The screen lit up happily with a variety of time-wasting options available. I flicked through them leisurely. A few minutes of clobbering things with an animated hammer while bright colors flashed and happy music played was just what the doctor ordered. But after beating my old score, I started looking through my pictures.

Most of the recent ones were with Nathan, so I skipped over them before I drove myself crazy. I landed on some pictures McKenzie and I had taken during our first few weeks on campus. We'd driven out to this hidden lake together and wound up stripping down to our underwear to jump into the water. Kenzie and I had linked arms as we jumped together. We took a picture afterward, still dripping wet and breathing heavy, with our arms still linked. I smiled as I touched the tops of our sunburnt cheeks.

I flipped to the next picture and was surprised to see my mom's face. In the picture, she and I were sitting together in a rooftop restaurant in Athens in the middle of the afternoon. She had her arm thrown around me and her forehead pressed against mine. I couldn't remember if she'd stopped a waiter or some random passerby to take it. At the time, I was embarrassed about my sunburnt cheeks and my frizzy hair but, now, it was one of my favorite pictures. She'd taken me on this trip as a celebration after I got accepted into college. It was a reward for my hard work. Both of my parents had insisted on celebrating the news even though my dad wasn't able to get away from his own research for the trip. In the picture, both of us held onto glasses of white wine, and there were pieces of blackened fish and steamed vegetables in front of us. We both had bags underneath our eyes but smiled brightly for the picture.

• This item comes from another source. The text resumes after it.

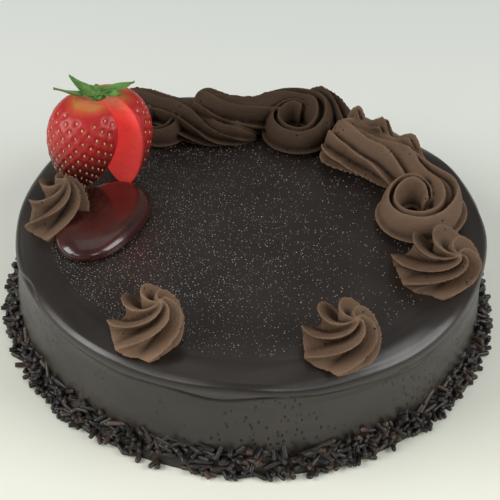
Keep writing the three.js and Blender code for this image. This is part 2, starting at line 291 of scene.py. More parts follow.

I haven't been home to visit or talked to her in a while, but that wasn't unusual. She was a busy woman. On top of balancing her marriage with raising me, she managed a full workload as one of the senior attending physicians in the cardio-thoracic department of a big, downtown trauma center . Not to mention that she still managed to produce industry-innovating research every chance she got. My mom was the type of surgeon I wanted to be when I was finished with the MCAT and med school. She was the standard I held myself to, along with nearly a thousand or two other young, female soon-to-be surgeons. I tapped on her contact on my phone and hit the big, green button in the center of the screen.